**GIVEN ENTRIES:**
__________

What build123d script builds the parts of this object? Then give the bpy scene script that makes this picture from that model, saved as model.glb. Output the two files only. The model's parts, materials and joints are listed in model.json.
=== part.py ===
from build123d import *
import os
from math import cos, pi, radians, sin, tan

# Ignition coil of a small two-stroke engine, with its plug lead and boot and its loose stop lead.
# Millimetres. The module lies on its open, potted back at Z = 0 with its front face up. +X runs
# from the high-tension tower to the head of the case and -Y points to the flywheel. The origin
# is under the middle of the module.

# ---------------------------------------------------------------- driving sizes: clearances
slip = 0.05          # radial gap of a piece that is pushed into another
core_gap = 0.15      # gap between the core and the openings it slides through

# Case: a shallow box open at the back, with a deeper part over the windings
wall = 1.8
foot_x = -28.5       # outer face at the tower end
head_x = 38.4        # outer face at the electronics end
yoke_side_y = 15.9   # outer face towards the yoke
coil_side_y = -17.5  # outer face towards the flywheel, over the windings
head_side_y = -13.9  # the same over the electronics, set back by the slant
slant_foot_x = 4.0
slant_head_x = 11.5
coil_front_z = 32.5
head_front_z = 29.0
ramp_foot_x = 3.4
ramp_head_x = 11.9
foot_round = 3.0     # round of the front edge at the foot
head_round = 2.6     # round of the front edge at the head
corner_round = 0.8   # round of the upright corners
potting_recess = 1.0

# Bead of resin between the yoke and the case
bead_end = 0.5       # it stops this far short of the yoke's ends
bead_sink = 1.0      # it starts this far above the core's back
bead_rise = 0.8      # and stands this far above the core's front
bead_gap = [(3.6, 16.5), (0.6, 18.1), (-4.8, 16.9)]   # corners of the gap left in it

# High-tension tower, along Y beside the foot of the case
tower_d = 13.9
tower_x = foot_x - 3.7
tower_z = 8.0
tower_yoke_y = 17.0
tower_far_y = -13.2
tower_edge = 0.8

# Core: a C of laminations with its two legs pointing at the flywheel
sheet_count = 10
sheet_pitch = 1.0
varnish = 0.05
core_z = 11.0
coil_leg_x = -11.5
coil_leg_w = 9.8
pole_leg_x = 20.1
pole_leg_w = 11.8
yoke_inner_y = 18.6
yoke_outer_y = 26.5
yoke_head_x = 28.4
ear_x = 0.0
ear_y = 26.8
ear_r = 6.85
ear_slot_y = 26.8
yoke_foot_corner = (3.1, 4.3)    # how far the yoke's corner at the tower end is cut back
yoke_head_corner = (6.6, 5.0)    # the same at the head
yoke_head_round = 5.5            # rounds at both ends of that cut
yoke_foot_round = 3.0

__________

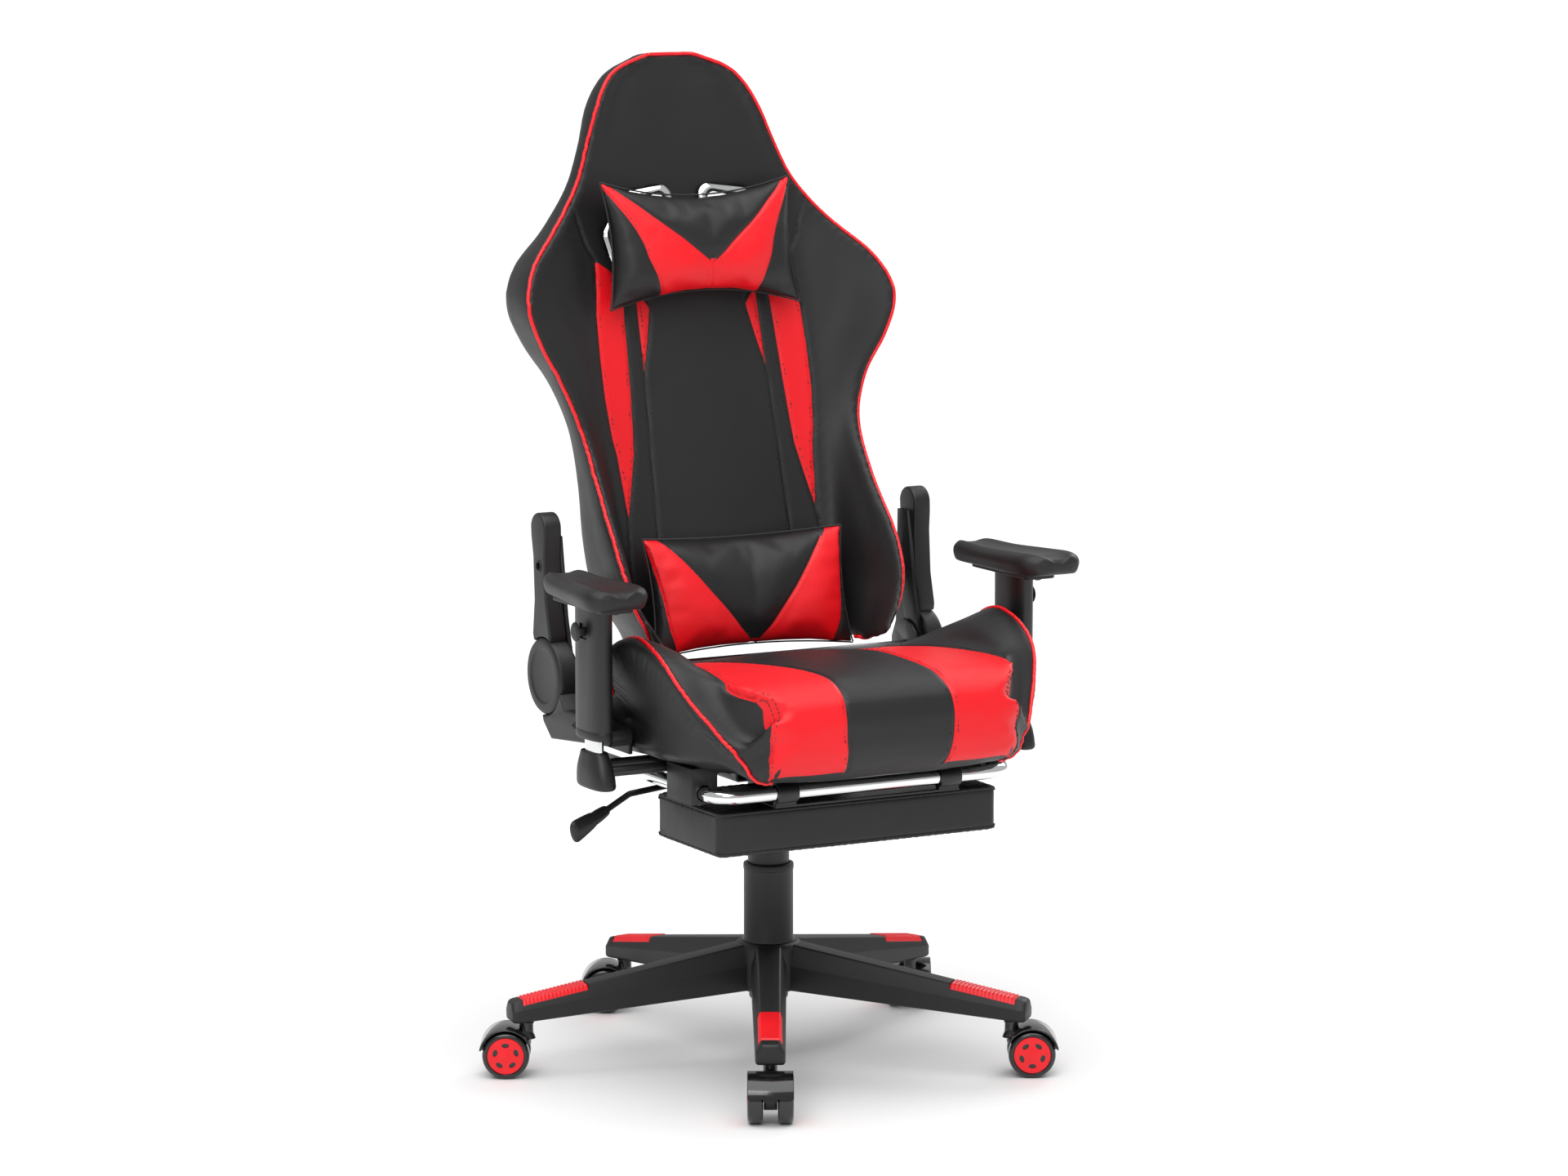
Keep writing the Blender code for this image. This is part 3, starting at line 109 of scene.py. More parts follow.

__________

**CHALLENGE:**
Extract every line above containing the word "that".

**WORKED ANSWER:**
What build123d script builds the parts of this object? Then give the bpy scene script that makes this picture from that model, saved as model.glb. Output the two files only. The model's parts, materials and joints are listed in model.json.
slip = 0.05          # radial gap of a piece that is pushed into another
yoke_head_round = 5.5            # rounds at both ends of that cut